DATA IN THIS EXERCISE

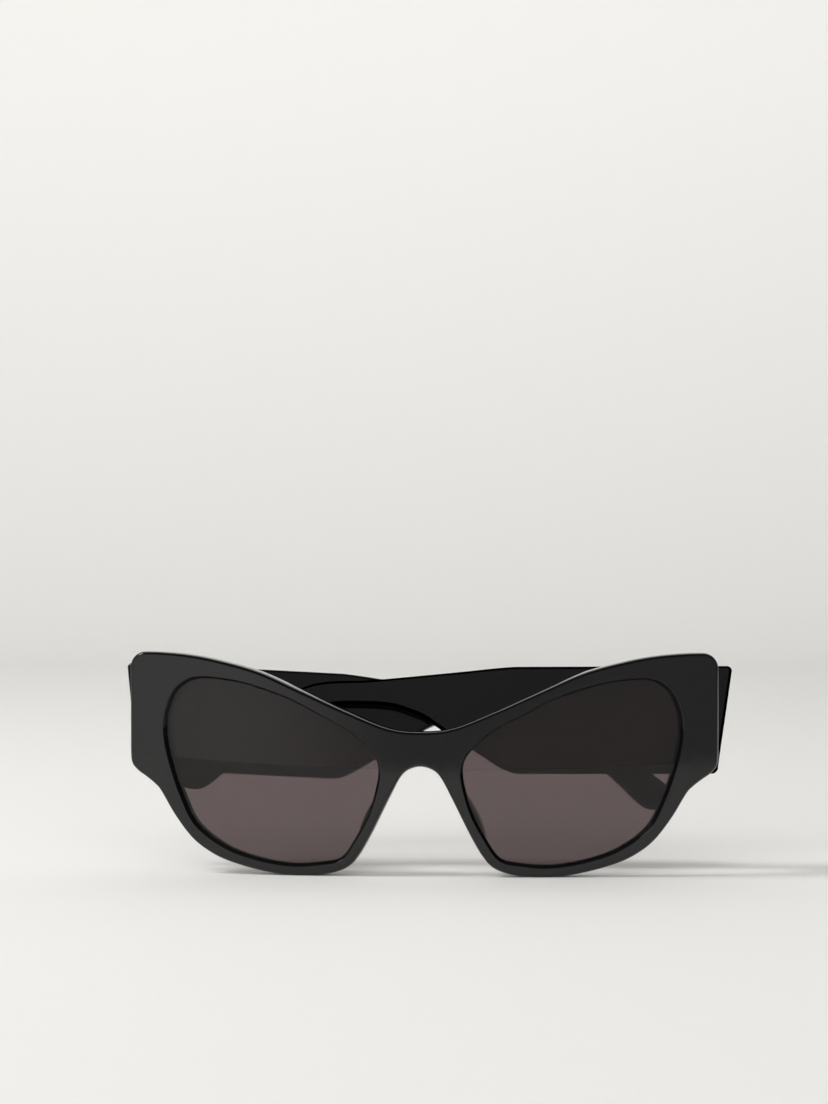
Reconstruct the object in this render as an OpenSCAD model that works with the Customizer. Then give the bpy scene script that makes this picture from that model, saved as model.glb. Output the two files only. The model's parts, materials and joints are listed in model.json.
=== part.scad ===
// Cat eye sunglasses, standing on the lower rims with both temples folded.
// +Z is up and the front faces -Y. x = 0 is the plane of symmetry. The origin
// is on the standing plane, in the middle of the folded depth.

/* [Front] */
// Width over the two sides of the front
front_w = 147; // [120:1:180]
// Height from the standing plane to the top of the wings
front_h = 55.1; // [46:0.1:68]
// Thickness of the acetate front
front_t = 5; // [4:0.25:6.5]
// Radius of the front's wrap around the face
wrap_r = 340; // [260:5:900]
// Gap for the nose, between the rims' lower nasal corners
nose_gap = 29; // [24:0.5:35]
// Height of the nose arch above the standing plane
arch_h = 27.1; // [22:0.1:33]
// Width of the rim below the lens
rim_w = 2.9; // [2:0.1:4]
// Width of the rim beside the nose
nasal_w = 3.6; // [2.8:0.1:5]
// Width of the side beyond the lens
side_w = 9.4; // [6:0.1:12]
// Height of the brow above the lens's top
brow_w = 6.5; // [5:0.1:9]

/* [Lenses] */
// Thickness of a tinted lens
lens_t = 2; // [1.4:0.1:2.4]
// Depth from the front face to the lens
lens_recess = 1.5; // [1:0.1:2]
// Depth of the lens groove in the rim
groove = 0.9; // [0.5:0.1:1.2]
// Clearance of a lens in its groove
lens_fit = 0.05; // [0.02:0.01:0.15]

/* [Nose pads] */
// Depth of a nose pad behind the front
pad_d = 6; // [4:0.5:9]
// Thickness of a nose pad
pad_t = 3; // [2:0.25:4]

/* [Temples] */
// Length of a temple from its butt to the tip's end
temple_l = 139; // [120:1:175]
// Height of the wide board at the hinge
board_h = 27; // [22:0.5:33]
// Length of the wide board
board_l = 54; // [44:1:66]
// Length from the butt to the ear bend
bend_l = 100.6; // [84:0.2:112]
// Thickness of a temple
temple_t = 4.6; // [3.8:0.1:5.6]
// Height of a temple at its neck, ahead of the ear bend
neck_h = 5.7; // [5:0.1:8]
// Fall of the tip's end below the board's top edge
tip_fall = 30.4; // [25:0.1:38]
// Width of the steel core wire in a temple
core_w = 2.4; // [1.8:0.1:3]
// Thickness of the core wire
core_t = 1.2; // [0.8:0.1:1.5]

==

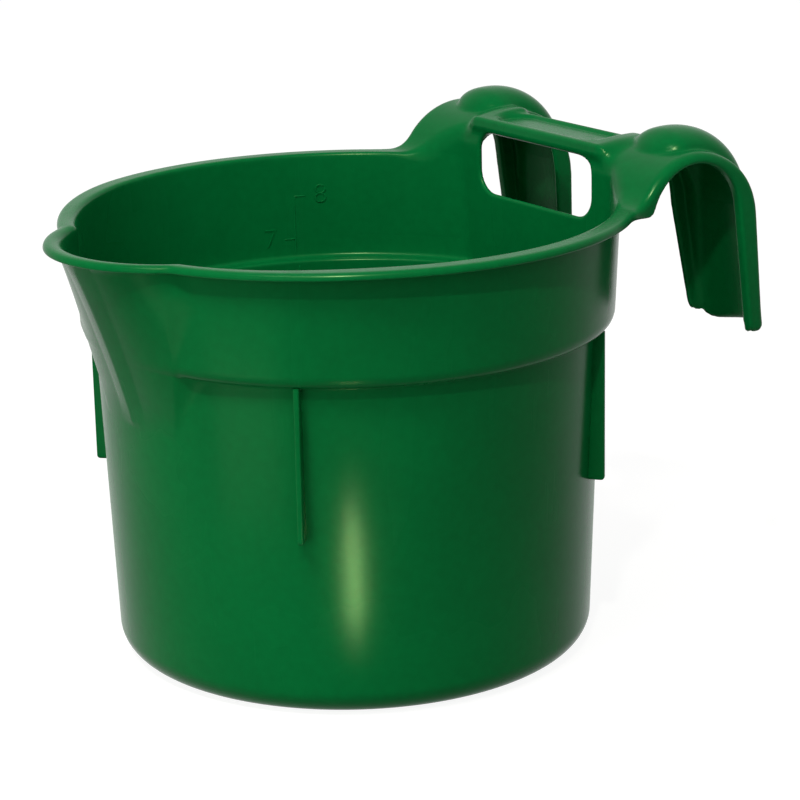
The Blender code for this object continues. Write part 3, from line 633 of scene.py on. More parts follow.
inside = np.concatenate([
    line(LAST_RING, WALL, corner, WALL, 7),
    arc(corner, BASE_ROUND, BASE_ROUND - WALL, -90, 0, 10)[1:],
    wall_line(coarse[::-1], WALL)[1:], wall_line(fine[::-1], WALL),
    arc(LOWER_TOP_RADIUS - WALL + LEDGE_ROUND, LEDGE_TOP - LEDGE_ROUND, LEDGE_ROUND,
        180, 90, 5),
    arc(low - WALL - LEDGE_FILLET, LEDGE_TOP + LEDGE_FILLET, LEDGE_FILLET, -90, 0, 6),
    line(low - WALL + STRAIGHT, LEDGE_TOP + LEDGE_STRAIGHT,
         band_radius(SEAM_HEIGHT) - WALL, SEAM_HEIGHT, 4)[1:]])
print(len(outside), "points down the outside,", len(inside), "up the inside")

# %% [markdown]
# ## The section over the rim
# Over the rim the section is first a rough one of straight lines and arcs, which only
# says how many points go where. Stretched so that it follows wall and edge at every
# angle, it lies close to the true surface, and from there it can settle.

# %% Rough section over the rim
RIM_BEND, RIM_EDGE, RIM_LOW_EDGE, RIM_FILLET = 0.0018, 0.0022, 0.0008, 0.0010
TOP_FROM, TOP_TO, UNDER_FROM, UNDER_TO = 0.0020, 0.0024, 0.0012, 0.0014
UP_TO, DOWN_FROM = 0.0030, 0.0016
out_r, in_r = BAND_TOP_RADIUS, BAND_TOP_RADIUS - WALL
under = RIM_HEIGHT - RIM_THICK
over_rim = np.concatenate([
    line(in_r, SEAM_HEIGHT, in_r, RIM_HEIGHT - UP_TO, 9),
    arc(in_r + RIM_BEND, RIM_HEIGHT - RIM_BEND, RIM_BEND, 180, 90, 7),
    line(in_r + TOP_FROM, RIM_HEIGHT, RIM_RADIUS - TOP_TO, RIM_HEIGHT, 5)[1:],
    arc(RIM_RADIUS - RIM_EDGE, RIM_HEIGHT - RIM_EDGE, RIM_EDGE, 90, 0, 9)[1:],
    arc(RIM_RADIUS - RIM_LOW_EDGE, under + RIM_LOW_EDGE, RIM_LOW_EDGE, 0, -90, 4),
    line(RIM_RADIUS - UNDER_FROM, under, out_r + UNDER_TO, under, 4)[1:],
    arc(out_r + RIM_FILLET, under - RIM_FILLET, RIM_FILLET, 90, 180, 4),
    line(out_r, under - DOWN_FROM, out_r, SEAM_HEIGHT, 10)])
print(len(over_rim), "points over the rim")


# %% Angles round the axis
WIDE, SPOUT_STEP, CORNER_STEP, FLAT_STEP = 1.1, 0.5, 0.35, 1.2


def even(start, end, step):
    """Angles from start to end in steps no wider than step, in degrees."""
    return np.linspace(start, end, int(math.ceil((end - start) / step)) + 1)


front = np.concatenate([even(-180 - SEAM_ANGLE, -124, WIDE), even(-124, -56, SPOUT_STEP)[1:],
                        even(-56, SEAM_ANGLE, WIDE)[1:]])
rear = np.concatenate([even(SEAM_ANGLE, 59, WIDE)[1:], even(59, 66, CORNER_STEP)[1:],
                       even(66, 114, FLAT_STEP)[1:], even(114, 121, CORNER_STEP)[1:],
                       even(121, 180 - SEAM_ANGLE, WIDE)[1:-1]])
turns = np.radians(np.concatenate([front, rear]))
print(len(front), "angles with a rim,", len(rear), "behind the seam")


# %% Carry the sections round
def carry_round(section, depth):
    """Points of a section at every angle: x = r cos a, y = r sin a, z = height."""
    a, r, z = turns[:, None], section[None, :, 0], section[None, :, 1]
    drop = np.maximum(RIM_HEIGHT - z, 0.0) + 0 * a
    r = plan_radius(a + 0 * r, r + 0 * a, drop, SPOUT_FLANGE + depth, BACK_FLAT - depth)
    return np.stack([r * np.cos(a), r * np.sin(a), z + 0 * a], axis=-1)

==

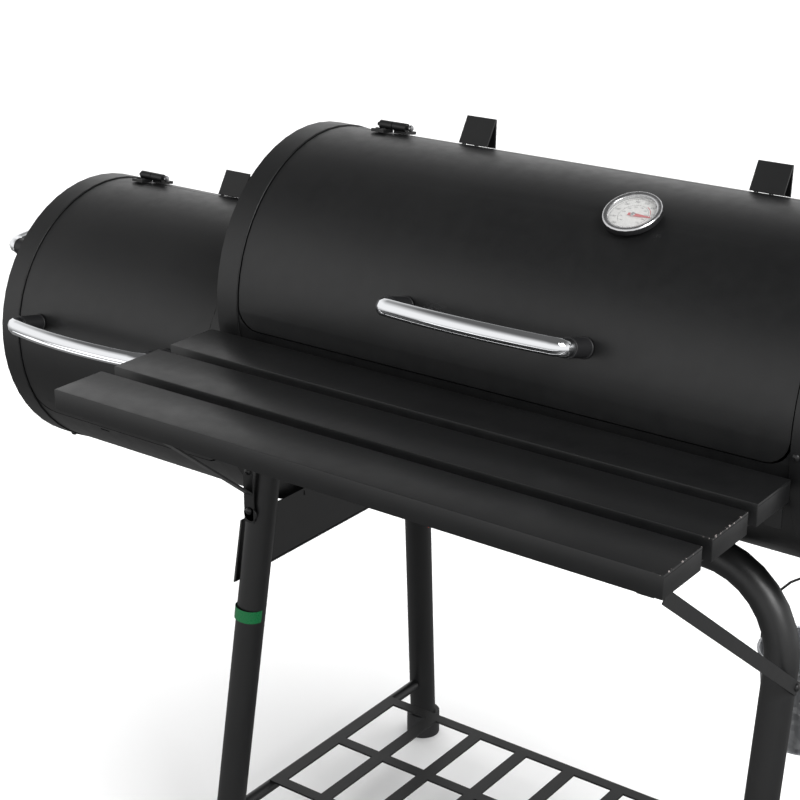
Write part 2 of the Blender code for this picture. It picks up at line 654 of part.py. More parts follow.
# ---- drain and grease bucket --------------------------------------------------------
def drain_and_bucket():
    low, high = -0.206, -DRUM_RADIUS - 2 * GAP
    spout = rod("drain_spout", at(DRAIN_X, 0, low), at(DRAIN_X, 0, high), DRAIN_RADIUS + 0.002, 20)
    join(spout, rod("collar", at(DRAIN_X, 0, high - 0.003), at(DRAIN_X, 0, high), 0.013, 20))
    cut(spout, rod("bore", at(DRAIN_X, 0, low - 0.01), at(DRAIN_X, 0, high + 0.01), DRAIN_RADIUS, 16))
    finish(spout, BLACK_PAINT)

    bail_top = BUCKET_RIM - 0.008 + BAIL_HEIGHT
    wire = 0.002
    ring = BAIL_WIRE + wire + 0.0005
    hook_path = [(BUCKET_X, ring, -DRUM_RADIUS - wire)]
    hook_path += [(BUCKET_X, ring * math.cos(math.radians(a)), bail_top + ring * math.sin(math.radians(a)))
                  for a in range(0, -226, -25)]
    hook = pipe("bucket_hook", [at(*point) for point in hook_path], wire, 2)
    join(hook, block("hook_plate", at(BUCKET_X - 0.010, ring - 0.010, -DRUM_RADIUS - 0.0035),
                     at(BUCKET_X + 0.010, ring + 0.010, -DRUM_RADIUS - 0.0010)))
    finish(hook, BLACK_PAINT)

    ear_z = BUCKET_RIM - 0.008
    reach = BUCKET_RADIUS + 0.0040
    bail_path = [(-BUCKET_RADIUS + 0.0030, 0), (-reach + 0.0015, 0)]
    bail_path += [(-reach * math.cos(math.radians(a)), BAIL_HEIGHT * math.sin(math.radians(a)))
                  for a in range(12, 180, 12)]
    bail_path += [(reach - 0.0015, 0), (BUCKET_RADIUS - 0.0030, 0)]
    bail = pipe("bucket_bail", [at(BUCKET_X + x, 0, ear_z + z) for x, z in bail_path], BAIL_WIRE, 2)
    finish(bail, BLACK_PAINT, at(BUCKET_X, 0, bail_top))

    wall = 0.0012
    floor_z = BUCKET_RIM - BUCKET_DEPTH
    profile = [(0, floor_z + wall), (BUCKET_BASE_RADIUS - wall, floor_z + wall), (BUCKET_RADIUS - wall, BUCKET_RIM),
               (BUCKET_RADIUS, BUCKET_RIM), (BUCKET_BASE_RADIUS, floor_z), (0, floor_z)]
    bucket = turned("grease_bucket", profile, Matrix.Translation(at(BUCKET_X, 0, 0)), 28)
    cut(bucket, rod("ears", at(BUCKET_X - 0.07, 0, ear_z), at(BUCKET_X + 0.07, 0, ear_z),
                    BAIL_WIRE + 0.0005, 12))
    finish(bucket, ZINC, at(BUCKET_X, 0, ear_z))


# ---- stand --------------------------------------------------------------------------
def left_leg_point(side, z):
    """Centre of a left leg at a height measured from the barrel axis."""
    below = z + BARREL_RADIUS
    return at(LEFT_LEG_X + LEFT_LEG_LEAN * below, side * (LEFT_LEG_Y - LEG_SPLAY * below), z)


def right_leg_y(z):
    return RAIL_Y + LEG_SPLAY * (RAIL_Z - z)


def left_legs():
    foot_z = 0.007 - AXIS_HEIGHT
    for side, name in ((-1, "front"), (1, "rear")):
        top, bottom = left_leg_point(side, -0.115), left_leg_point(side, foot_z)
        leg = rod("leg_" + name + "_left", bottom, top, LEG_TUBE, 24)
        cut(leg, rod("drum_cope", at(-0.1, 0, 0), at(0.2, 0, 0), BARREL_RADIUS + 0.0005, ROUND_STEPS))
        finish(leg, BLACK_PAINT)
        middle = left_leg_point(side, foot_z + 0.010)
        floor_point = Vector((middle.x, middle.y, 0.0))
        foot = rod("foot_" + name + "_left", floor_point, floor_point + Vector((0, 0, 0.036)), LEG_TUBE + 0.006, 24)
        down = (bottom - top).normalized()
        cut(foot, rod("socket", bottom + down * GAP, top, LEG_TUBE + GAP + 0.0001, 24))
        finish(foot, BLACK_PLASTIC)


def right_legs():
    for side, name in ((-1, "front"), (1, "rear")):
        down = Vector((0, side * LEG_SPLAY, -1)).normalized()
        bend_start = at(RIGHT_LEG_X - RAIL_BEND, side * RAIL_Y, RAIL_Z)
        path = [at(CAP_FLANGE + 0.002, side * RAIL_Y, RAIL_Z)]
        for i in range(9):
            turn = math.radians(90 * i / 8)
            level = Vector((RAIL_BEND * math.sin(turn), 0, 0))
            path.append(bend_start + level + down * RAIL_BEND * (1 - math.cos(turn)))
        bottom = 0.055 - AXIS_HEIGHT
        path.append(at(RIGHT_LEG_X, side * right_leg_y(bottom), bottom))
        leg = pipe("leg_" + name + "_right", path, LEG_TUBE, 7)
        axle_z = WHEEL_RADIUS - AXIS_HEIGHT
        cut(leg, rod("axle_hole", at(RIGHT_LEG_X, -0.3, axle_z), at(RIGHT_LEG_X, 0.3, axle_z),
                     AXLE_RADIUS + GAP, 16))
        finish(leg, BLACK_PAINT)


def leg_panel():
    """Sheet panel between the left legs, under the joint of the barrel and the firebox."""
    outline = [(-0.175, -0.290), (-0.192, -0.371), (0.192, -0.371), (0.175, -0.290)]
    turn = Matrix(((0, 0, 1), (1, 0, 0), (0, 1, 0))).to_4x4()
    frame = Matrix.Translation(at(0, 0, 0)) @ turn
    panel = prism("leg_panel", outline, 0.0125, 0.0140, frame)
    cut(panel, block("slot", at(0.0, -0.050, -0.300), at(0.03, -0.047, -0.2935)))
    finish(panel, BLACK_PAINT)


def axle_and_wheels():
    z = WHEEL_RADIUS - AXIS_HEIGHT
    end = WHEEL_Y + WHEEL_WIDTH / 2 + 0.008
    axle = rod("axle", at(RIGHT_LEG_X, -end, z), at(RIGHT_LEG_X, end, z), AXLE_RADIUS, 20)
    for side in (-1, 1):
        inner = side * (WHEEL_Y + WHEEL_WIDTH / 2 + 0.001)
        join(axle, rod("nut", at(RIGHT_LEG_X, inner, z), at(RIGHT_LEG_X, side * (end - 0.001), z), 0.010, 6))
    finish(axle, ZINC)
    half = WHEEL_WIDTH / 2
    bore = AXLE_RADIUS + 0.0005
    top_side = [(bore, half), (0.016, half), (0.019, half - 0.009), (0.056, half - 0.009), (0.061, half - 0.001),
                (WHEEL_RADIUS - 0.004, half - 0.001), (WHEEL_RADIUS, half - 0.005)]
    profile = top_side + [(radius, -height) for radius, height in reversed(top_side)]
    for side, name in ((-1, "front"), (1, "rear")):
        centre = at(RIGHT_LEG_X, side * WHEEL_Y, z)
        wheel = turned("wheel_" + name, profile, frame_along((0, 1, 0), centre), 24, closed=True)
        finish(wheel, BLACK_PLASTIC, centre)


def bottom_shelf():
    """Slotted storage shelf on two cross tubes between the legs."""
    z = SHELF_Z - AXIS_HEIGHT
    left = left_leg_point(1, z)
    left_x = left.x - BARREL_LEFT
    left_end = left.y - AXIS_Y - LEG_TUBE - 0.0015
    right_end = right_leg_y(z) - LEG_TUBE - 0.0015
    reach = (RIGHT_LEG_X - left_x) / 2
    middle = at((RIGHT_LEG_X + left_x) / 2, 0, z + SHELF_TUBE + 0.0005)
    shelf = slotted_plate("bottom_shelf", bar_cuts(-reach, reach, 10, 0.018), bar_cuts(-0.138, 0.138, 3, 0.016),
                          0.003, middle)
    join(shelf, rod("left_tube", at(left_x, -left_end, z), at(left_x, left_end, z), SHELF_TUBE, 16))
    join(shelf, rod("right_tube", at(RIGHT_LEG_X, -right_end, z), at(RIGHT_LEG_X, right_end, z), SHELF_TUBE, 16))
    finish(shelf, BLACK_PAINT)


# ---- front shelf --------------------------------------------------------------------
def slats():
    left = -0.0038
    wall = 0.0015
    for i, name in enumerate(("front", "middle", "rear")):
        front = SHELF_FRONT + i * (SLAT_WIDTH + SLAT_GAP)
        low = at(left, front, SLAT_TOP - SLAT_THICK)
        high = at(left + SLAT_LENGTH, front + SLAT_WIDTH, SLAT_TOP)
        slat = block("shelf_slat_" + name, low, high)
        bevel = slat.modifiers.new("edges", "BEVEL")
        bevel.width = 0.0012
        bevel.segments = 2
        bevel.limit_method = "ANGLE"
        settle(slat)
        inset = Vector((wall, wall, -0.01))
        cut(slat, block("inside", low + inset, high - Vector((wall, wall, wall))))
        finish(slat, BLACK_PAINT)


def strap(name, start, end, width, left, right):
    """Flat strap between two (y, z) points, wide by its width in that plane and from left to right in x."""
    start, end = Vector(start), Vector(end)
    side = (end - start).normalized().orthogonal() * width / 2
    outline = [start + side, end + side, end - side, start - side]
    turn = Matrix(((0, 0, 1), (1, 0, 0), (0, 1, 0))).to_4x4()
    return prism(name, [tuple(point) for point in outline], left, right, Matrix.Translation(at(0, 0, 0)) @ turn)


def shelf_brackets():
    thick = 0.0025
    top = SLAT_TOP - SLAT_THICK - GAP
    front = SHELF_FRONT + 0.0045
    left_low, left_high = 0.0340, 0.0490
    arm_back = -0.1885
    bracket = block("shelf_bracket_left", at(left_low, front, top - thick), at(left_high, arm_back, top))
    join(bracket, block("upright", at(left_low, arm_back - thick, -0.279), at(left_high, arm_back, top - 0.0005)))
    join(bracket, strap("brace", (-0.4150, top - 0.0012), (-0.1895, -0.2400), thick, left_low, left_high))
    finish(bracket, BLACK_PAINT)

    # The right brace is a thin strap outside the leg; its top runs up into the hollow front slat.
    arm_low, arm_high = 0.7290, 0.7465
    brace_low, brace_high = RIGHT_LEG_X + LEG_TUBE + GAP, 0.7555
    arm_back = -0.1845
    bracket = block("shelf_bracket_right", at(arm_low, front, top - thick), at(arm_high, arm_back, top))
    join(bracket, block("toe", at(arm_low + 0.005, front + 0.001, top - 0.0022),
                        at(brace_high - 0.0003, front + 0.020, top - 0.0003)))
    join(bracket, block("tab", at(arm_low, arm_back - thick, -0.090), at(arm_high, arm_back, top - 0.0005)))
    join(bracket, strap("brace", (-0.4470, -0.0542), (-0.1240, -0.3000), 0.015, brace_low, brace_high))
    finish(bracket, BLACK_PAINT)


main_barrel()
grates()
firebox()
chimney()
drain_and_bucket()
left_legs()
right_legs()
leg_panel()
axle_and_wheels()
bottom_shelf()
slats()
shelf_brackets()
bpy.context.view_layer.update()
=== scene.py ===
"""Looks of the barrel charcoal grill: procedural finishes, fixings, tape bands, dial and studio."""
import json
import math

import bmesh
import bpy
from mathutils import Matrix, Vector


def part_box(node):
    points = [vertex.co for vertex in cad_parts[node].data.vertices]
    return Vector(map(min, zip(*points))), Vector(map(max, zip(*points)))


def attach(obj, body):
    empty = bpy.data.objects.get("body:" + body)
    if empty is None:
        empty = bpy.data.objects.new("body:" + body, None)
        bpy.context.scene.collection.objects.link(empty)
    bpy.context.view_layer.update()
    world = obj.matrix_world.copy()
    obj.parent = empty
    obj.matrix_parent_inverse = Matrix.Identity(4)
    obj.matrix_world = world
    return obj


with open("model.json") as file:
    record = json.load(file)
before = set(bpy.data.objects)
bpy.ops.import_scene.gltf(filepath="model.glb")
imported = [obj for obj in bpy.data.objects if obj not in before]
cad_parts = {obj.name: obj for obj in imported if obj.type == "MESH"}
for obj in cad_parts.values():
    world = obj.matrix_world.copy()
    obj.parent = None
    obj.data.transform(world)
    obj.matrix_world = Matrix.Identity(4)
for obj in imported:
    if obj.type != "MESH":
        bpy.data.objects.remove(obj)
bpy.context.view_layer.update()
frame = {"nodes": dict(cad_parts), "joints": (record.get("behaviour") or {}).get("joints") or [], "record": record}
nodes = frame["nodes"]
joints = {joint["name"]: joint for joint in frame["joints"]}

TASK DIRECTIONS
Can you repeat, word for word, every line above from the one containing "Reconstruct the object" down to the one containing "lens_fit = 0.05; // [0.02:0.01:0.15]", including both?

ANSWER TO THIS EXERCISE
Reconstruct the object in this render as an OpenSCAD model that works with the Customizer. Then give the bpy scene script that makes this picture from that model, saved as model.glb. Output the two files only. The model's parts, materials and joints are listed in model.json.
=== part.scad ===
// Cat eye sunglasses, standing on the lower rims with both temples folded.
// +Z is up and the front faces -Y. x = 0 is the plane of symmetry. The origin
// is on the standing plane, in the middle of the folded depth.

/* [Front] */
// Width over the two sides of the front
front_w = 147; // [120:1:180]
// Height from the standing plane to the top of the wings
front_h = 55.1; // [46:0.1:68]
// Thickness of the acetate front
front_t = 5; // [4:0.25:6.5]
// Radius of the front's wrap around the face
wrap_r = 340; // [260:5:900]
// Gap for the nose, between the rims' lower nasal corners
nose_gap = 29; // [24:0.5:35]
// Height of the nose arch above the standing plane
arch_h = 27.1; // [22:0.1:33]
// Width of the rim below the lens
rim_w = 2.9; // [2:0.1:4]
// Width of the rim beside the nose
nasal_w = 3.6; // [2.8:0.1:5]
// Width of the side beyond the lens
side_w = 9.4; // [6:0.1:12]
// Height of the brow above the lens's top
brow_w = 6.5; // [5:0.1:9]

/* [Lenses] */
// Thickness of a tinted lens
lens_t = 2; // [1.4:0.1:2.4]
// Depth from the front face to the lens
lens_recess = 1.5; // [1:0.1:2]
// Depth of the lens groove in the rim
groove = 0.9; // [0.5:0.1:1.2]
// Clearance of a lens in its groove
lens_fit = 0.05; // [0.02:0.01:0.15]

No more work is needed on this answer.